3D code data:
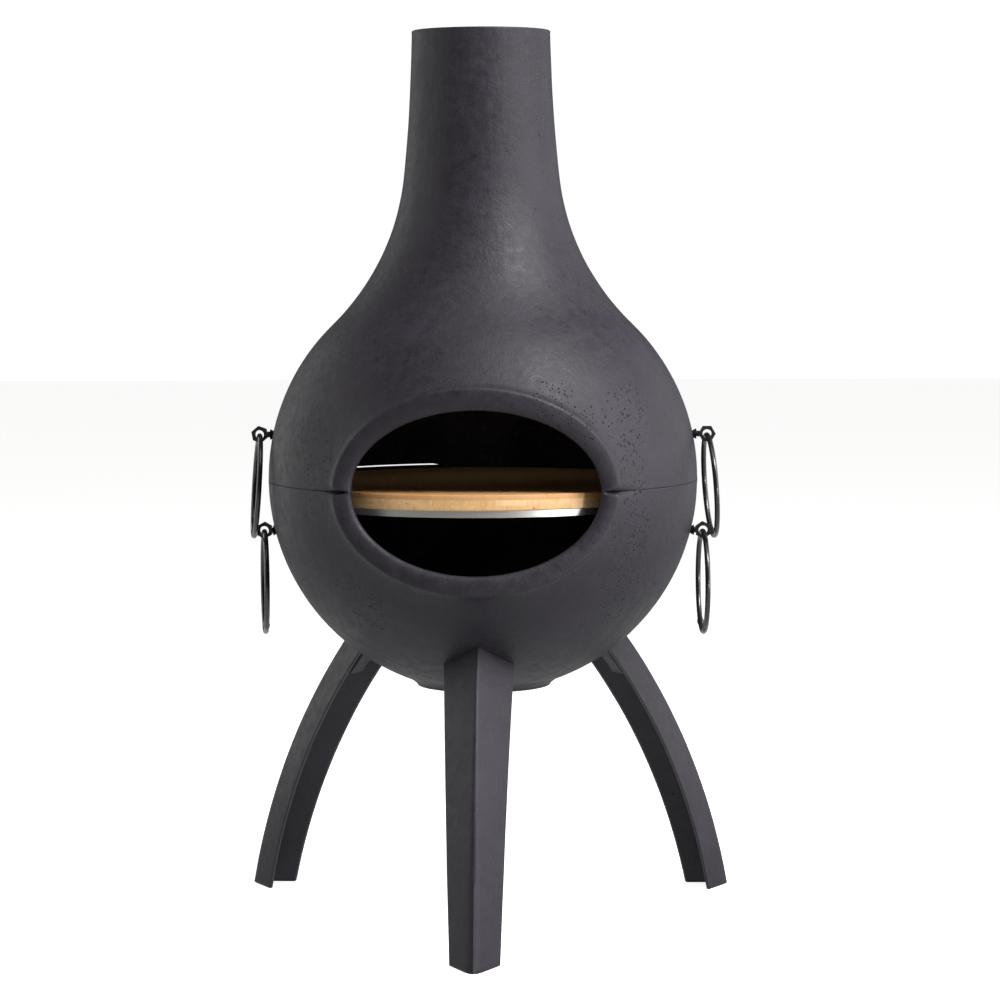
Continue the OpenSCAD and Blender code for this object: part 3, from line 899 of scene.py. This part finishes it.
def finish(name):
    """The named material, made once."""
    body, board, ring = settings("body"), settings("board"), settings("ring")
    makers = {
        "charcoal_cast_iron": lambda: cast_iron(tuple(body.iron)),
        "sooted_iron": lambda: sooted_iron(tuple(body.inside_painted_light)),
        "laminated_wood": lambda: laminated_wood(tuple(board.pale_wood), tuple(board.dark_wood), board.strip),
        "grill_steel": lambda: bare_steel(tuple(board.steel)),
        "black_lacquer": lambda: black_lacquer(tuple(ring.lacquer)),
        "zinc_plate": lambda: plated_steel(tuple(ring.zinc)),
    }
    return bpy.data.materials.get(name) or makers[name]()


def refinish(node, name, bevel=0.0):
    """Gives a carried-over node its material and soft edges."""
    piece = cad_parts[node]
    piece.data.materials.clear()
    piece.data.materials.append(finish(name))
    if bevel:
        edge = piece.modifiers.new("soft edges", "BEVEL")
        edge.width = bevel
        edge.segments = 2
        edge.limit_method = "ANGLE"
        edge.angle_limit = rad(40)
    return piece


# ---------------------------------------------------------------- operators

WHITE = (1.0, 1.0, 1.0)
# Name, place, the point it shines at, width and height, setting that gives its power, and colour
LIGHTS = (
    ("key_light", (1.6, -1.25, 2.7), (0.03, 0.0, 0.5), (0.9, 0.9), "key", (0.995, 0.965, 1.0)),
    ("strip_light", (2.0, -1.85, 0.25), (0.05, 0.0, 0.45), (0.35, 0.46), "fill", WHITE),
    ("overhead_light", (0.2, -0.5, 2.7), (0.0, 0.0, 0.5), (1.6, 1.4), "overhead", WHITE),
    ("right_wall_light", (2.3, -0.35, 1.1), (0.1, 0.0, 0.6), (1.5, 2.2), "right_wall", (0.97, 0.98, 1.0)),
    ("left_wall_light", (-2.3, -0.2, 1.0), (-0.1, 0.0, 0.5), (1.5, 2.2), "left_wall", (1.0, 0.995, 0.985)),
    ("right_rim_light", (1.7, 1.3, 0.9), (0.1, 0.0, 0.5), (1.2, 1.8), "rim_light", WHITE),
    ("left_rim_light", (-1.7, 1.3, 0.9), (-0.1, 0.0, 0.5), (1.2, 1.8), "rim_light", WHITE),
)


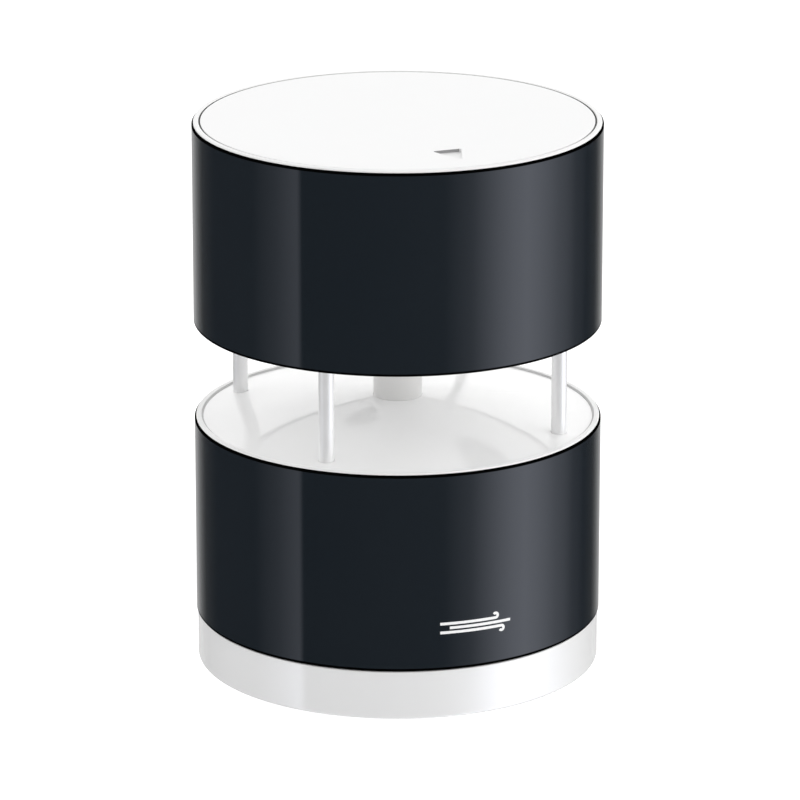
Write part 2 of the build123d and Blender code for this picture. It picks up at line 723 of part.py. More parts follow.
def build():
    """Every node of the gauge, by name."""
    nodes = {name: make() for name, make in PARTS.items()}
    nodes["lower_sleeve"] = sleeve(LOWER_SLEEVE_BOTTOM, LOWER_SLEEVE_TOP)
    nodes["upper_sleeve"] = sleeve(UPPER_SLEEVE_BOTTOM, UPPER_SLEEVE_TOP)
    for number in range(4):
        nodes[f"support_post_{number + 1}"] = support_post(DIAGONALS[number])
        nodes[f"transducer_{number + 1}"] = transducer(QUARTERS[number])
        nodes[f"transducer_sleeve_{number + 1}"] = transducer_sleeve(QUARTERS[number])
        nodes[f"battery_{number + 1}"] = battery(number)
        nodes[f"battery_spring_{number + 1}"] = battery_spring(number)
    return nodes


os.makedirs("parts", exist_ok=True)
for name, shape in build().items():
    whole = Compound(children=list(shape)) if isinstance(shape, list) else shape
    whole.label = name
    export_step(whole, f"parts/{name}.step")
    print(name, "written")
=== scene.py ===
import json
import math
import random

import bpy
from mathutils import Matrix, Vector


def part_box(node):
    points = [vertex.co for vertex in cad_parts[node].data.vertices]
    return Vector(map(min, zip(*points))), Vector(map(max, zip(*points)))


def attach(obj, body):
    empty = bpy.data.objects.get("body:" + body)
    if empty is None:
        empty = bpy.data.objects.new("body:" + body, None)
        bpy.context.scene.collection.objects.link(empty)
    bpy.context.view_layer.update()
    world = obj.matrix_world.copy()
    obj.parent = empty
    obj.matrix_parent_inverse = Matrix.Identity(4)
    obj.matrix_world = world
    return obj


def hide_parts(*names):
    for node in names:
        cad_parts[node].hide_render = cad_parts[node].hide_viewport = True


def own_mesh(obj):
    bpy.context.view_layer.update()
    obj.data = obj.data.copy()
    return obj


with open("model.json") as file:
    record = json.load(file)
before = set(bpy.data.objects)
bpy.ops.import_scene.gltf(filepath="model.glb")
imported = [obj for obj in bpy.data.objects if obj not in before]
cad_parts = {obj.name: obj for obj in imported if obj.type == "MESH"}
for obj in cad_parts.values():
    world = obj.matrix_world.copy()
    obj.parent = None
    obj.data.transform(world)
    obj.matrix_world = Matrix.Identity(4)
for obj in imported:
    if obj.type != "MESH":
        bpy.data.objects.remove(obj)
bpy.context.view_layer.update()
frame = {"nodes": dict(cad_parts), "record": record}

# A compact ultrasonic wind gauge. Metres, +Z up, the north mark and the front towards -Y.
MM = 0.001
NODES = frame["nodes"]

# The viewpoint: a long lens to the left of the front, looking down on the gauge.
CAMERA_HEADING = math.radians(-21.5)
CAMERA_PITCH = math.radians(17.3454)
CAMERA_DISTANCE = 1.0698
CAMERA_HEIGHT = 0.38958
CAMERA_ASIDE = 0.000475
CAMERA_LENS = 241.0
SENSOR_WIDTH = 36
CLIP_END = 60

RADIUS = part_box("lower_sleeve")[1].x
MARK_THICKNESS = 0.015

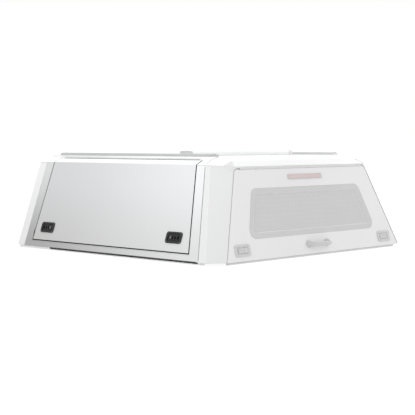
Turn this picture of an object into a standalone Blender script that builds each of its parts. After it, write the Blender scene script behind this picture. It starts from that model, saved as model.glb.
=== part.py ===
"""Pickup truck canopy: folded steel shell, two gullwing side doors and a lifting rear door.

+X is the truck's right, +Y points to the cab and +Z is up. The origin is on the ground plane of
the base seals, at the middle of the shell. Metres throughout.
"""
import math

import bmesh
import bpy
from mathutils import Vector

# Shell, measured on its outer faces. Heights of the walls count from the panels' bottom edge.
BASE_HALF_WIDTH = 0.800
WALL_TOP_SET = 0.174
SHOULDER_HALF_WIDTH = BASE_HALF_WIDTH - WALL_TOP_SET
SHOULDER_HEIGHT = 0.477
REAR_TOP_SET = 0.122
LENGTH = 1.665
SEAL_HEIGHT = 0.015
SEAL_WIDTH = 0.036
SEAL_SET = 0.012
TRIM_SET = 0.002
TRIM_WIDTH = 0.008
TRIM_TALL = 0.009
TRIM_REAR = 0.135
TRIM_FRONT_SET = 0.375

# Corner posts: a 45 degree face between a narrow strip of side wall and the rear or front wall.
REAR_CUT_BASE = 0.075
REAR_CUT_TOP = 0.086
REAR_SEAM_BASE = 0.123
REAR_SEAM_TOP = 0.240
FRONT_CUT = 0.080
FRONT_SEAM = 0.141

# Sheet, frames and doors.
SHEET = 0.003
FRAME_DEPTH = 0.040
DOOR_DEPTH = 0.022
DOOR_SKIN = 0.003
DOOR_RIM = 0.028
DOOR_GAP = 0.007
SIDE_GAP = 0.009
SEAT = 0.0003
JAMB_DEPTH = 0.045
JAMB_LIP = 0.018
HEADER_DROP = 0.001
POST_FOOT = 0.0015
THROUGH = 0.020
ARC_STEPS = 5
EDGE_ROUND = 0.0015
REAR_EDGE_ROUND = 0.0012
SMALL_RADIUS = 0.004

# Roof.
ROOF_SLOPE_RUN = 0.056
ROOF_SLOPE_RISE = 0.023
ROOF_CORNER_RUN = 0.050
ROOF_EDGE_HALF_WIDTH = SHOULDER_HALF_WIDTH - ROOF_SLOPE_RUN
ROOF_EDGE_HEIGHT = SHOULDER_HEIGHT + ROOF_SLOPE_RISE
ROOF_REAR_HALF_WIDTH = ROOF_EDGE_HALF_WIDTH - ROOF_CORNER_RUN
ROOF_REAR_SET = REAR_TOP_SET + 0.038
ROOF_REAR_HEIGHT = SHOULDER_HEIGHT + 0.0155
ROOF_PLATEAU_HEIGHT = ROOF_EDGE_HEIGHT + 0.015
ROOF_PLATEAU_SET = ROOF_REAR_SET + 0.082
ROOF_FRONT_SET = 0.040
FASCIA_DROP = 0.009
FASCIA_BOTTOM = SHOULDER_HEIGHT - FASCIA_DROP
ROOF_LIP = 0.004
ROOF_REAR_CORNER = 0.068
ROOF_FRONT_CORNER = 0.050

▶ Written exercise
Reproduce exactly the lines from the one containing "for name, make" through the one containing "imported = [obj", inclusive, and nothing else.

▶ Solved exercise
    nodes = {name: make() for name, make in PARTS.items()}
    nodes["lower_sleeve"] = sleeve(LOWER_SLEEVE_BOTTOM, LOWER_SLEEVE_TOP)
    nodes["upper_sleeve"] = sleeve(UPPER_SLEEVE_BOTTOM, UPPER_SLEEVE_TOP)
    for number in range(4):
        nodes[f"support_post_{number + 1}"] = support_post(DIAGONALS[number])
        nodes[f"transducer_{number + 1}"] = transducer(QUARTERS[number])
        nodes[f"transducer_sleeve_{number + 1}"] = transducer_sleeve(QUARTERS[number])
        nodes[f"battery_{number + 1}"] = battery(number)
        nodes[f"battery_spring_{number + 1}"] = battery_spring(number)
    return nodes


os.makedirs("parts", exist_ok=True)
for name, shape in build().items():
    whole = Compound(children=list(shape)) if isinstance(shape, list) else shape
    whole.label = name
    export_step(whole, f"parts/{name}.step")
    print(name, "written")
=== scene.py ===
import json
import math
import random

import bpy
from mathutils import Matrix, Vector


def part_box(node):
    points = [vertex.co for vertex in cad_parts[node].data.vertices]
    return Vector(map(min, zip(*points))), Vector(map(max, zip(*points)))


def attach(obj, body):
    empty = bpy.data.objects.get("body:" + body)
    if empty is None:
        empty = bpy.data.objects.new("body:" + body, None)
        bpy.context.scene.collection.objects.link(empty)
    bpy.context.view_layer.update()
    world = obj.matrix_world.copy()
    obj.parent = empty
    obj.matrix_parent_inverse = Matrix.Identity(4)
    obj.matrix_world = world
    return obj


def hide_parts(*names):
    for node in names:
        cad_parts[node].hide_render = cad_parts[node].hide_viewport = True


def own_mesh(obj):
    bpy.context.view_layer.update()
    obj.data = obj.data.copy()
    return obj


with open("model.json") as file:
    record = json.load(file)
before = set(bpy.data.objects)
bpy.ops.import_scene.gltf(filepath="model.glb")
imported = [obj for obj in bpy.data.objects if obj not in before]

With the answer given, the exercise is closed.